Work to do:
Report every line from the material that contains the word "empty".

** BEGIN Dataset section **

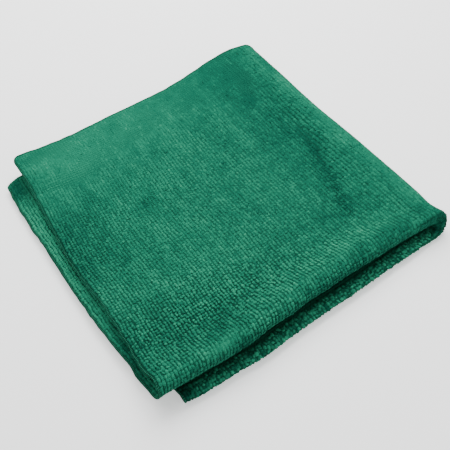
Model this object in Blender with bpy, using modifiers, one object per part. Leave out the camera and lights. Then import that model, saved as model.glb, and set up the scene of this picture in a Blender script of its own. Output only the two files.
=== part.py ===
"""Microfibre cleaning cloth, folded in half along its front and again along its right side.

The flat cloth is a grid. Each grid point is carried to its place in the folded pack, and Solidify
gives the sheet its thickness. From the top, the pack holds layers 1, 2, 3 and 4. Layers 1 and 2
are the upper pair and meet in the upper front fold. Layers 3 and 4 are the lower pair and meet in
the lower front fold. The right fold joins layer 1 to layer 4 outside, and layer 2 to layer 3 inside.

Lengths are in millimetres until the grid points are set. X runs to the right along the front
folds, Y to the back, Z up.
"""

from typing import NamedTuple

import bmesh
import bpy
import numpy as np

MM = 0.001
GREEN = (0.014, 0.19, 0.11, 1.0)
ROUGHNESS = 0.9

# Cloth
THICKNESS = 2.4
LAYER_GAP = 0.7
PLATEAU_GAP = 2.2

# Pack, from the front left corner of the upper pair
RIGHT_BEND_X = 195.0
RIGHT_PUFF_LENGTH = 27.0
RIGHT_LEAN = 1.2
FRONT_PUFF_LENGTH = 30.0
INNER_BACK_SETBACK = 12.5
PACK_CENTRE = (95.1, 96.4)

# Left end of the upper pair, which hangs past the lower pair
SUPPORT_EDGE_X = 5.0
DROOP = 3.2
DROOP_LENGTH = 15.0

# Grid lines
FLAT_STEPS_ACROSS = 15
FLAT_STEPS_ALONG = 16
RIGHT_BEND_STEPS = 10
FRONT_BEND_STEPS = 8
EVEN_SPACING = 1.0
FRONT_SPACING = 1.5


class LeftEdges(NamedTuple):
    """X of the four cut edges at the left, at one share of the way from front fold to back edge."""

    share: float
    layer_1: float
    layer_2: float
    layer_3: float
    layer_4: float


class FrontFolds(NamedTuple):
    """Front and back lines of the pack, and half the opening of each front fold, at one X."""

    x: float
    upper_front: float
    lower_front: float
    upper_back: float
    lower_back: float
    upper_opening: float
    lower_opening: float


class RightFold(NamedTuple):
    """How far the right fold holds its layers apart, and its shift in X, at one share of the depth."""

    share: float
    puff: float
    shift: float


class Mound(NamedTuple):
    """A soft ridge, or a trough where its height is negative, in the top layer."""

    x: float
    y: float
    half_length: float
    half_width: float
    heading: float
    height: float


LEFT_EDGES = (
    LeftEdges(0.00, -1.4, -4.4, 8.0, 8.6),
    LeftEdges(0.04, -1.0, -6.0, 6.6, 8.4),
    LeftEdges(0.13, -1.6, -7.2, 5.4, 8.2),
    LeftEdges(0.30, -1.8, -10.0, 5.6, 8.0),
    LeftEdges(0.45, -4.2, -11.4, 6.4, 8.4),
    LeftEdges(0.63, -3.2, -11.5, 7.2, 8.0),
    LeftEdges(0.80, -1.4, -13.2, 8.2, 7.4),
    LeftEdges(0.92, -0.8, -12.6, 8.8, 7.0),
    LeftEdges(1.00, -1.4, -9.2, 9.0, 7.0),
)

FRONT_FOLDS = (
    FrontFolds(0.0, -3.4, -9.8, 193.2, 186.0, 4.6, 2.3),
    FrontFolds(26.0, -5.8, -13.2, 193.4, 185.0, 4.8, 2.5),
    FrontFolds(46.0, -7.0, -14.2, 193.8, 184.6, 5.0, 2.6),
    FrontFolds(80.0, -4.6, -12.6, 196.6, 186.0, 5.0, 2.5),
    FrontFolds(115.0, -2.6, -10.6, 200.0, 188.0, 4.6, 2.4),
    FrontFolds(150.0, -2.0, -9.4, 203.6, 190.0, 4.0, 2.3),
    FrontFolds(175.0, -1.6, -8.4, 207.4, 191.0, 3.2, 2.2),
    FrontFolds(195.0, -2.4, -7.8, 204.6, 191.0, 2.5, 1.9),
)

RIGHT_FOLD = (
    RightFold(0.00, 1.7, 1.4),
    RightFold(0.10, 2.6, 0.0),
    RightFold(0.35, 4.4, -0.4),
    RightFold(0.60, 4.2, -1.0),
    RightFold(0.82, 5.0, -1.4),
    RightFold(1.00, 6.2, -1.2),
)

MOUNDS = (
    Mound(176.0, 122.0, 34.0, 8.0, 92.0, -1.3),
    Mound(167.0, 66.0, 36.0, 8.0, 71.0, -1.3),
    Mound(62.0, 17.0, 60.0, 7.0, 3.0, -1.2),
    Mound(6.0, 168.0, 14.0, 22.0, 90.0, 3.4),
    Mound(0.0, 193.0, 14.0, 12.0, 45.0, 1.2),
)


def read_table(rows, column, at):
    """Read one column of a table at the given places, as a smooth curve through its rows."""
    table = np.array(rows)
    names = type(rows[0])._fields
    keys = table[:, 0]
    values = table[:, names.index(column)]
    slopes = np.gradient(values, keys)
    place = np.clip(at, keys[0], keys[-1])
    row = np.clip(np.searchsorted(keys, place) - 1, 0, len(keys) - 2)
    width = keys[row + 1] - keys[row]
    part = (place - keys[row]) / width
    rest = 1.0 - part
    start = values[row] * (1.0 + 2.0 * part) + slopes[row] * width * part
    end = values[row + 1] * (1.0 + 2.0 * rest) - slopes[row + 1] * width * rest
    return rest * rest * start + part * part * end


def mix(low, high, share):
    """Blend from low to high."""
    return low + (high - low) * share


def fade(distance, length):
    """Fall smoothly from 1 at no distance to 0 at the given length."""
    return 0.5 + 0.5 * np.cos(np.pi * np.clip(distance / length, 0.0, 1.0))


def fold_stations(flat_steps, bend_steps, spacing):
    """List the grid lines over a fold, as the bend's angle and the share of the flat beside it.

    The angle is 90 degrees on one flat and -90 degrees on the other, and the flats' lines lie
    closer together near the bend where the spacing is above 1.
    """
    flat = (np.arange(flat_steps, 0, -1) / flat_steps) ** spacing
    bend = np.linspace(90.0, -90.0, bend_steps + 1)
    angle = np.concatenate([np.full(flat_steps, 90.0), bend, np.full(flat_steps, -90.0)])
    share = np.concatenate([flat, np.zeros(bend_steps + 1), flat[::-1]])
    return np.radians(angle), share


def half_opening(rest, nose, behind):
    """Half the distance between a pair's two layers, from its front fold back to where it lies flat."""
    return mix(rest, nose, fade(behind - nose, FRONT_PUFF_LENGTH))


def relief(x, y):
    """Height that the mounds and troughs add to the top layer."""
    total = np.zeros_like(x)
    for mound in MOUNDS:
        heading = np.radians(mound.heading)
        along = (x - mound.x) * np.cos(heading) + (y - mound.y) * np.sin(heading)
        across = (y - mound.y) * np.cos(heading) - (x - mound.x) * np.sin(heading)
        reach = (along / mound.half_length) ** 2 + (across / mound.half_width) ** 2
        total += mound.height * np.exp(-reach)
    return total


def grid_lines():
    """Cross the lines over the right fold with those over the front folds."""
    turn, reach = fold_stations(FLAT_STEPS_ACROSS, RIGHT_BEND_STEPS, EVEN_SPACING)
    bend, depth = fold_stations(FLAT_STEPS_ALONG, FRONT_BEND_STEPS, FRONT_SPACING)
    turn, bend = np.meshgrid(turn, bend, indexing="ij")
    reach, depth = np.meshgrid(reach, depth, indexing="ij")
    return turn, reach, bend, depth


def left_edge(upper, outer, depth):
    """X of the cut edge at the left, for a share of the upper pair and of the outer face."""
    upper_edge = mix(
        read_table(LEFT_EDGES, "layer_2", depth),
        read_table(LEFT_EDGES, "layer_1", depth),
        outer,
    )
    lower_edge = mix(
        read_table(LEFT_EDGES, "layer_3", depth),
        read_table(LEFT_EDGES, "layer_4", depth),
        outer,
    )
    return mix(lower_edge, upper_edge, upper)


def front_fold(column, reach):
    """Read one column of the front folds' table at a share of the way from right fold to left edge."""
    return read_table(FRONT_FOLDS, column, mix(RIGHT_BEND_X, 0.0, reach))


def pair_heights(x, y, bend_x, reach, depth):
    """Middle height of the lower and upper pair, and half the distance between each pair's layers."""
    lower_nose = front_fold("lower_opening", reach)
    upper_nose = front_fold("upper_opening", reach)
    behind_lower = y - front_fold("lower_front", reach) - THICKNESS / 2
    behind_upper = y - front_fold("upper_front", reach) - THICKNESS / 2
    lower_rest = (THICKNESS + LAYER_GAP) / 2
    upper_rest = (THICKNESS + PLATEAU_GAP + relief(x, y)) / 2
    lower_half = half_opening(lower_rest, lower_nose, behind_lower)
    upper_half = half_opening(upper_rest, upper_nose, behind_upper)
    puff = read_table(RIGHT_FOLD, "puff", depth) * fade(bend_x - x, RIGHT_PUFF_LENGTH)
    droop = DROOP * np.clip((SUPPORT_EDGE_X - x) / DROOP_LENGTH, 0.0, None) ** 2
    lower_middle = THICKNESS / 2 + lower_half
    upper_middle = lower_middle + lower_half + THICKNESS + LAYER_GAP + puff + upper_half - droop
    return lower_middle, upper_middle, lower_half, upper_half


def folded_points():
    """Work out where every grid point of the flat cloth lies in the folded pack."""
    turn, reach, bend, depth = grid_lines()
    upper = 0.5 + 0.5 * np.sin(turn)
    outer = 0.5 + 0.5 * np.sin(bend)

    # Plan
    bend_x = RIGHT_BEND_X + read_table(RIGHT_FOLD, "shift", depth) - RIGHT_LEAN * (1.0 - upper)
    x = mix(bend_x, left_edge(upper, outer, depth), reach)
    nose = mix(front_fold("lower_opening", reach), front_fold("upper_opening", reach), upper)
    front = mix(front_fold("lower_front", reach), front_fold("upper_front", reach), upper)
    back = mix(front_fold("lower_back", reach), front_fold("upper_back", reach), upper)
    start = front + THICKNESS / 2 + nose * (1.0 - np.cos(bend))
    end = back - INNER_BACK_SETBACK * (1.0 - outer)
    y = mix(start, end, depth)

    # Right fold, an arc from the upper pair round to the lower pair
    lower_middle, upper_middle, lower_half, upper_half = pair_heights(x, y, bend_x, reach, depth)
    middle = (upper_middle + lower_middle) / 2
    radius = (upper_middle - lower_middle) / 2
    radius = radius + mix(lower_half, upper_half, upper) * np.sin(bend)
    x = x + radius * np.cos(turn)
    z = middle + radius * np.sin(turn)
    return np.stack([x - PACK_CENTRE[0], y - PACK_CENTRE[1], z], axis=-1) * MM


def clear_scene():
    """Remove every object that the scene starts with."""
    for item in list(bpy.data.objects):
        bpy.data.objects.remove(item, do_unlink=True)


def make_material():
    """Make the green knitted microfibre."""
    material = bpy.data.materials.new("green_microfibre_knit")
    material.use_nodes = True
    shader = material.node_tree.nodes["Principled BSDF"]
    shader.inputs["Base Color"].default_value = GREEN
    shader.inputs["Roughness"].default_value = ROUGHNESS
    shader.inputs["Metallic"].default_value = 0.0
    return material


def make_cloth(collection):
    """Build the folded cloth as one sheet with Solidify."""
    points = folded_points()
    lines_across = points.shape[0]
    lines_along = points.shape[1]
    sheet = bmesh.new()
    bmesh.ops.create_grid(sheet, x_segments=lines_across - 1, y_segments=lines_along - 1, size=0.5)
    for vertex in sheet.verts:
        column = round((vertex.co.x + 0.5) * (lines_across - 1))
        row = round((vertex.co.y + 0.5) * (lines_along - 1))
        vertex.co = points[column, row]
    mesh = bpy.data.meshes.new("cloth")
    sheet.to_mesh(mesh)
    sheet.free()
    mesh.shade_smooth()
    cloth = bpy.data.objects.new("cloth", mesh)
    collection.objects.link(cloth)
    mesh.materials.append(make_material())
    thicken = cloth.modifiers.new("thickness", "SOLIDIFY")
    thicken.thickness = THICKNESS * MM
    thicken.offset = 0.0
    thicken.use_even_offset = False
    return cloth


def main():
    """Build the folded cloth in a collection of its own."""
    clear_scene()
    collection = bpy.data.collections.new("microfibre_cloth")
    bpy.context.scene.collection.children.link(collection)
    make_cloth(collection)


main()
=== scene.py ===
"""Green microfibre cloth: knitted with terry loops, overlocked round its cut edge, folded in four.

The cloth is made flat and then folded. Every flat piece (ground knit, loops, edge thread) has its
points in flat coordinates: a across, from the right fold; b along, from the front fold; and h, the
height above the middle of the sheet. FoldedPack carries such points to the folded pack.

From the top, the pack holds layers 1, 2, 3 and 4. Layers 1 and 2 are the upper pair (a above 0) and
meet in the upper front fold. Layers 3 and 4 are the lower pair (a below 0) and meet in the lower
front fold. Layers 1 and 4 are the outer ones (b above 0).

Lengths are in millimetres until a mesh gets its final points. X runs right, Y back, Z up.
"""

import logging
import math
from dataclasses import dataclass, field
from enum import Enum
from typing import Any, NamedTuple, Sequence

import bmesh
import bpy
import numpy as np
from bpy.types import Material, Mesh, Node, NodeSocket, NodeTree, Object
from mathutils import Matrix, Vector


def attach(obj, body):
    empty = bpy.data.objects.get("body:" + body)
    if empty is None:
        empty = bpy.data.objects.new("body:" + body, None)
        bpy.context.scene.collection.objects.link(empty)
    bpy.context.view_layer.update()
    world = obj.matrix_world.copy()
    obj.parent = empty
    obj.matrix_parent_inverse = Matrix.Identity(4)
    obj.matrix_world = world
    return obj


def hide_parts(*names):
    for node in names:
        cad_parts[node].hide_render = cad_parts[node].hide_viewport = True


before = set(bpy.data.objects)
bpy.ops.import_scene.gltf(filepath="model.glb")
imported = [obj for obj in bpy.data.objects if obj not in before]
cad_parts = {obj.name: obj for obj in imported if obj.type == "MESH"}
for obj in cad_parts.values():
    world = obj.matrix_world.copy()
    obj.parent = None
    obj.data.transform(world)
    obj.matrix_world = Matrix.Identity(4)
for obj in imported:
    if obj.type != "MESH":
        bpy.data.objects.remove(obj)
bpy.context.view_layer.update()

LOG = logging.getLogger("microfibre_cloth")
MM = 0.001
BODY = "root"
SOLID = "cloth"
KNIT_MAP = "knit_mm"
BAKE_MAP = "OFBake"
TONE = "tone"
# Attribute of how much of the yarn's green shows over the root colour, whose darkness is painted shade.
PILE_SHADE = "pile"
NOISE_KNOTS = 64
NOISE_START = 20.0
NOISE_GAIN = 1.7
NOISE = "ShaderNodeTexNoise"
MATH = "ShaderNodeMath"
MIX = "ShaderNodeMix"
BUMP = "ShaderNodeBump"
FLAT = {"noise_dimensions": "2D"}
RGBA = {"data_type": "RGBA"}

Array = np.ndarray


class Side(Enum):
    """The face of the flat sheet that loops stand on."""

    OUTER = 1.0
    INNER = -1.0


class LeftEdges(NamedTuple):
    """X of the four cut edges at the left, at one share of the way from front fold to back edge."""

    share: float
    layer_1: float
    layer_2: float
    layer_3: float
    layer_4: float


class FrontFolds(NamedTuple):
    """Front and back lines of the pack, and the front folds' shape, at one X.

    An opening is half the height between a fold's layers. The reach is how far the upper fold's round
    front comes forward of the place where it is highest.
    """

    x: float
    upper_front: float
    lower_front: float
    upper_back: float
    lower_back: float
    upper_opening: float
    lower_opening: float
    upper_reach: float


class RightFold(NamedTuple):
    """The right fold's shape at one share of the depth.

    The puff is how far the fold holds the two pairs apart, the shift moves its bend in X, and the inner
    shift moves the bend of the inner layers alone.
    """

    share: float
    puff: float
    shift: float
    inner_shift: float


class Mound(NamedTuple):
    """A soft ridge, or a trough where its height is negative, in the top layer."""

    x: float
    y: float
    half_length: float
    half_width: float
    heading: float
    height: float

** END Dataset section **

Full response:
    empty = bpy.data.objects.get("body:" + body)
    if empty is None:
        empty = bpy.data.objects.new("body:" + body, None)
        bpy.context.scene.collection.objects.link(empty)
    obj.parent = empty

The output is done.